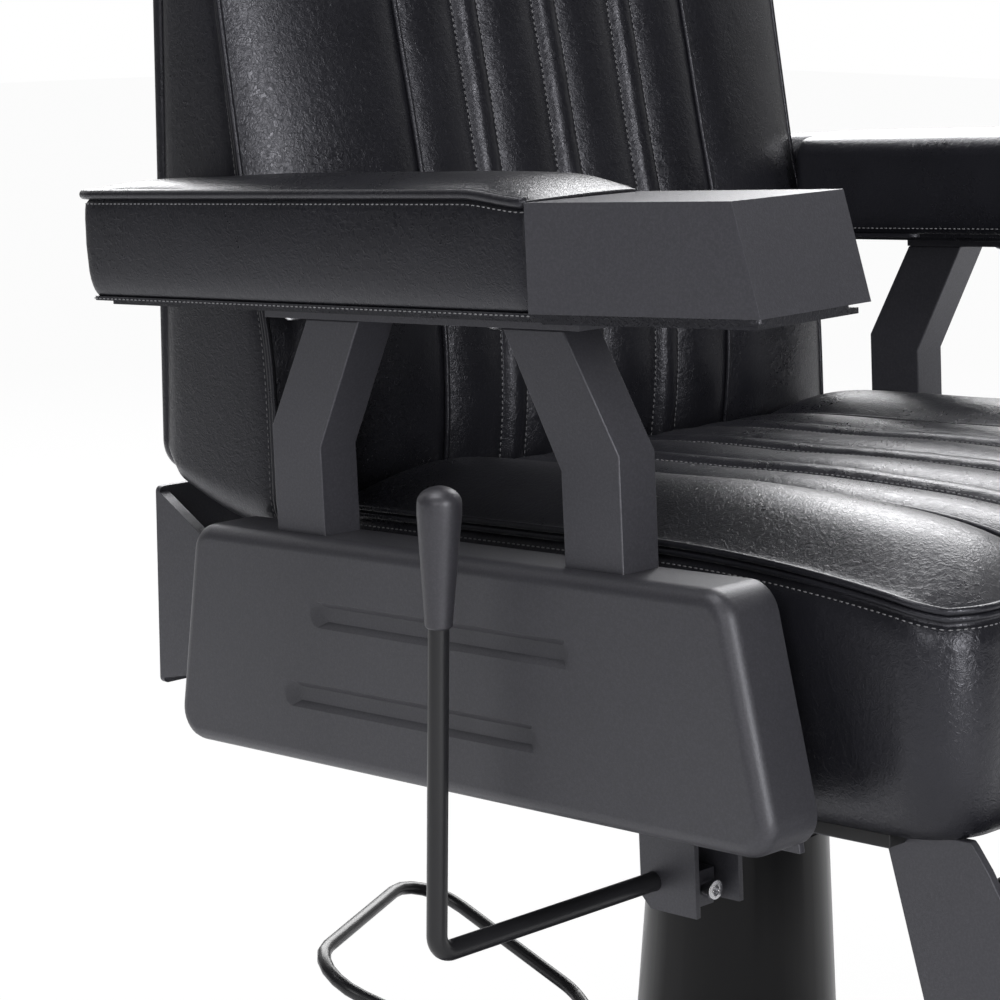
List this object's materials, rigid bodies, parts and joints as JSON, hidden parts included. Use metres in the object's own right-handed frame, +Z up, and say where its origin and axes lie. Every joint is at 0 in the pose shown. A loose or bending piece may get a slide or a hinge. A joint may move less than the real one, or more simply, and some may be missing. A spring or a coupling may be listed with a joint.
{
  "type": "barber chair",
  "caption": "Reclining barber chair with a padded seat, back and headrest, metal-ended armrests, a calf rest with a flip-up foot plate, and a pedal-pumped swivel column on a round base.",
  "frame": {"origin": "on the floor, under the middle of the round base and on the column's axis", "axes": "+Z is up, the sitter faces -Y, and -X is the sitter's right, the side with the recline lever"},
  "size_m": [0.723, 0.9573, 1.1761],
  "materials": {
    "coated_metal": "charcoal black powder coat, fine texture",
    "leather": "black, semi-gloss, fine wrinkled grain",
    "black_rod": "black, satin",
    "gloss_black": "black, semi-gloss",
    "grip_black": "dark, fine texture",
    "bright_steel": "plain",
    "dark_steel": "blackened",
    "chrome": "polished",
    "rubber": "matt black",
    "plywood": "unfinished board"
  },
  "bodies": {
    "base": {"base_disc": "coated_metal", "base_ring": "rubber", "pump_foot": "rubber", "pump_body": "coated_metal", "base_bolts": "dark_steel", "pedal_pin": "bright_steel", "column_shroud": "gloss_black"},
    "pedal": {"pump_pedal": "black_rod"},
    "lift": {"ram": "bright_steel"},
    "seat": {"swivel_hub": "coated_metal", "mounting_plate": "coated_metal", "mounting_bolts": "dark_steel", "seat_frame": "coated_metal", "seat_board": "plywood", "seat_cushion": "leather", "side_plate_right": "coated_metal", "side_plate_left": "coated_metal", "side_cover_right": "coated_metal", "side_cover_left": "coated_metal", "post_rear_right": "coated_metal", "post_front_right": "coated_metal", "post_rear_left": "coated_metal", "post_front_left": "coated_metal", "arm_plate_right": "coated_metal", "arm_plate_left": "coated_metal", "arm_screws": "bright_steel", "arm_board_right": "leather", "arm_board_left": "leather", "arm_pad_right": "leather", "arm_pad_left": "leather", "arm_cap_right": "coated_metal", "arm_cap_left": "coated_metal", "lever_bracket": "coated_metal", "lock_cylinder": "coated_metal", "lock_bracket": "coated_metal", "hinge_pins": "bright_steel", "footrest_arm_right": "coated_metal", "footrest_arm_left": "coated_metal", "calf_board": "coated_metal", "calf_cushion": "leather", "footrest_tube": "coated_metal"},
    "lever": {"lever_rod": "black_rod", "lever_grip": "grip_black", "lever_block": "coated_metal", "lever_screw": "bright_steel"},
    "release": {"release_pin": "bright_steel"},
    "lock": {"lock_rod": "bright_steel"},
    "back": {"back_frame": "coated_metal", "back_bolts": "bright_steel", "back_shell": "leather", "back_cushion": "leather", "headrest_bracket": "coated_metal", "lock_pin": "bright_steel"},
    "knob": {"headrest_knob": "grip_black"},
    "mast": {"headrest_bar": "chrome", "headrest_pin": "bright_steel"},
    "headrest": {"headrest_board": "coated_metal", "headrest_cushion": "leather"},
    "footplate": {"foot_plate": "coated_metal", "foot_mat": "rubber"}
  },
  "joints": [
    {"name": "pedal_pump", "type": "hinge", "parent": "base", "child": "pedal", "pos_m": [-0.02611, 0.05402, 0.082], "axis": [-0.9003, -0.4352, 0], "range_deg": [0, 14], "stiffness_Nm_per_rad": 20, "springref_deg": -17.19},
    {"name": "seat_lift", "type": "slide", "parent": "base", "child": "lift", "axis": [0, 0, 1], "range_m": [0, 0.15]},
    {"name": "seat_swivel", "type": "hinge", "parent": "lift", "child": "seat", "pos_m": [0, 0, 0.33], "axis": [0, 0, 1], "continuous": true},
    {"name": "back_recline", "type": "hinge", "parent": "seat", "child": "back", "pos_m": [0, 0.17913, 0.44024], "axis": [-1, 0, 0], "range_deg": [0, 40]},
    {"name": "lock_stroke", "type": "slide", "parent": "seat", "child": "lock", "axis": [0, -0.9979, 0.0645], "range_m": [0, 0.06499]},
    {"name": "lever_pull", "type": "hinge", "parent": "seat", "child": "lever", "pos_m": [-0.25, -0.07817, 0.31057], "axis": [-1, 0, 0], "range_deg": [0, 16], "stiffness_Nm_per_rad": 4, "springref_deg": -14.32},
    {"name": "release_stroke", "type": "slide", "parent": "seat", "child": "release", "axis": [0, 0.9979, -0.0645], "range_m": [0, 0.015]},
    {"name": "headrest_height", "type": "slide", "parent": "back", "child": "mast", "axis": [0, 0, 1], "range_m": [0, 0.1]},
    {"name": "headrest_tilt", "type": "hinge", "parent": "mast", "child": "headrest", "pos_m": [0, 0.3078, 1.1025], "axis": [-1, 0, 0], "range_deg": [-10, 35]},
    {"name": "headrest_lock", "type": "hinge", "parent": "back", "child": "knob", "pos_m": [0, 0.3148, 0.955], "axis": [0, -1, 0], "range_deg": [0, 90]},
    {"name": "footplate_flip", "type": "hinge", "parent": "seat", "child": "footplate", "pos_m": [0, -0.49589, 0.14644], "axis": [-1, 0, 0], "range_deg": [0, 75]}
  ],
  "couplings": [
    {"joint": "lock_stroke", "follows": "back_recline", "m_per_rad": 0.093082},
    {"joint": "release_stroke", "follows": "lever_pull", "m_per_rad": 0.053673}
  ]
}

= = = = =

**What you will do**
Extract each line from the listing above, please, and repeat it exactly.

**Task response**
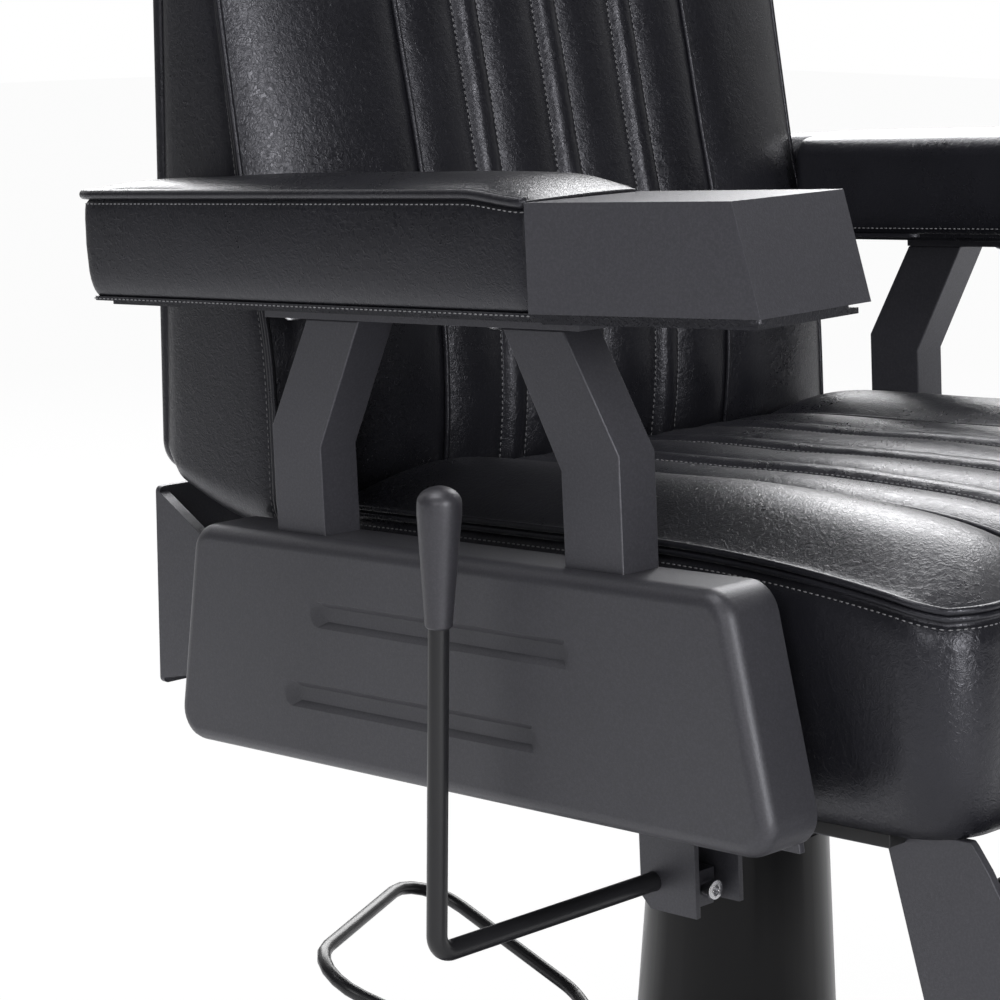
List this object's materials, rigid bodies, parts and joints as JSON, hidden parts included. Use metres in the object's own right-handed frame, +Z up, and say where its origin and axes lie. Every joint is at 0 in the pose shown. A loose or bending piece may get a slide or a hinge. A joint may move less than the real one, or more simply, and some may be missing. A spring or a coupling may be listed with a joint.
{
  "type": "barber chair",
  "caption": "Reclining barber chair with a padded seat, back and headrest, metal-ended armrests, a calf rest with a flip-up foot plate, and a pedal-pumped swivel column on a round base.",
  "frame": {"origin": "on the floor, under the middle of the round base and on the column's axis", "axes": "+Z is up, the sitter faces -Y, and -X is the sitter's right, the side with the recline lever"},
  "size_m": [0.723, 0.9573, 1.1761],
  "materials": {
    "coated_metal": "charcoal black powder coat, fine texture",
    "leather": "black, semi-gloss, fine wrinkled grain",
    "black_rod": "black, satin",
    "gloss_black": "black, semi-gloss",
    "grip_black": "dark, fine texture",
    "bright_steel": "plain",
    "dark_steel": "blackened",
    "chrome": "polished",
    "rubber": "matt black",
    "plywood": "unfinished board"
  },
  "bodies": {
    "base": {"base_disc": "coated_metal", "base_ring": "rubber", "pump_foot": "rubber", "pump_body": "coated_metal", "base_bolts": "dark_steel", "pedal_pin": "bright_steel", "column_shroud": "gloss_black"},
    "pedal": {"pump_pedal": "black_rod"},
    "lift": {"ram": "bright_steel"},
    "seat": {"swivel_hub": "coated_metal", "mounting_plate": "coated_metal", "mounting_bolts": "dark_steel", "seat_frame": "coated_metal", "seat_board": "plywood", "seat_cushion": "leather", "side_plate_right": "coated_metal", "side_plate_left": "coated_metal", "side_cover_right": "coated_metal", "side_cover_left": "coated_metal", "post_rear_right": "coated_metal", "post_front_right": "coated_metal", "post_rear_left": "coated_metal", "post_front_left": "coated_metal", "arm_plate_right": "coated_metal", "arm_plate_left": "coated_metal", "arm_screws": "bright_steel", "arm_board_right": "leather", "arm_board_left": "leather", "arm_pad_right": "leather", "arm_pad_left": "leather", "arm_cap_right": "coated_metal", "arm_cap_left": "coated_metal", "lever_bracket": "coated_metal", "lock_cylinder": "coated_metal", "lock_bracket": "coated_metal", "hinge_pins": "bright_steel", "footrest_arm_right": "coated_metal", "footrest_arm_left": "coated_metal", "calf_board": "coated_metal", "calf_cushion": "leather", "footrest_tube": "coated_metal"},
    "lever": {"lever_rod": "black_rod", "lever_grip": "grip_black", "lever_block": "coated_metal", "lever_screw": "bright_steel"},
    "release": {"release_pin": "bright_steel"},
    "lock": {"lock_rod": "bright_steel"},
    "back": {"back_frame": "coated_metal", "back_bolts": "bright_steel", "back_shell": "leather", "back_cushion": "leather", "headrest_bracket": "coated_metal", "lock_pin": "bright_steel"},
    "knob": {"headrest_knob": "grip_black"},
    "mast": {"headrest_bar": "chrome", "headrest_pin": "bright_steel"},
    "headrest": {"headrest_board": "coated_metal", "headrest_cushion": "leather"},
    "footplate": {"foot_plate": "coated_metal", "foot_mat": "rubber"}
  },
  "joints": [
    {"name": "pedal_pump", "type": "hinge", "parent": "base", "child": "pedal", "pos_m": [-0.02611, 0.05402, 0.082], "axis": [-0.9003, -0.4352, 0], "range_deg": [0, 14], "stiffness_Nm_per_rad": 20, "springref_deg": -17.19},
    {"name": "seat_lift", "type": "slide", "parent": "base", "child": "lift", "axis": [0, 0, 1], "range_m": [0, 0.15]},
    {"name": "seat_swivel", "type": "hinge", "parent": "lift", "child": "seat", "pos_m": [0, 0, 0.33], "axis": [0, 0, 1], "continuous": true},
    {"name": "back_recline", "type": "hinge", "parent": "seat", "child": "back", "pos_m": [0, 0.17913, 0.44024], "axis": [-1, 0, 0], "range_deg": [0, 40]},
    {"name": "lock_stroke", "type": "slide", "parent": "seat", "child": "lock", "axis": [0, -0.9979, 0.0645], "range_m": [0, 0.06499]},
    {"name": "lever_pull", "type": "hinge", "parent": "seat", "child": "lever", "pos_m": [-0.25, -0.07817, 0.31057], "axis": [-1, 0, 0], "range_deg": [0, 16], "stiffness_Nm_per_rad": 4, "springref_deg": -14.32},
    {"name": "release_stroke", "type": "slide", "parent": "seat", "child": "release", "axis": [0, 0.9979, -0.0645], "range_m": [0, 0.015]},
    {"name": "headrest_height", "type": "slide", "parent": "back", "child": "mast", "axis": [0, 0, 1], "range_m": [0, 0.1]},
    {"name": "headrest_tilt", "type": "hinge", "parent": "mast", "child": "headrest", "pos_m": [0, 0.3078, 1.1025], "axis": [-1, 0, 0], "range_deg": [-10, 35]},
    {"name": "headrest_lock", "type": "hinge", "parent": "back", "child": "knob", "pos_m": [0, 0.3148, 0.955], "axis": [0, -1, 0], "range_deg": [0, 90]},
    {"name": "footplate_flip", "type": "hinge", "parent": "seat", "child": "footplate", "pos_m": [0, -0.49589, 0.14644], "axis": [-1, 0, 0], "range_deg": [0, 75]}
  ],
  "couplings": [
    {"joint": "lock_stroke", "follows": "back_recline", "m_per_rad": 0.093082},
    {"joint": "release_stroke", "follows": "lever_pull", "m_per_rad": 0.053673}
  ]
}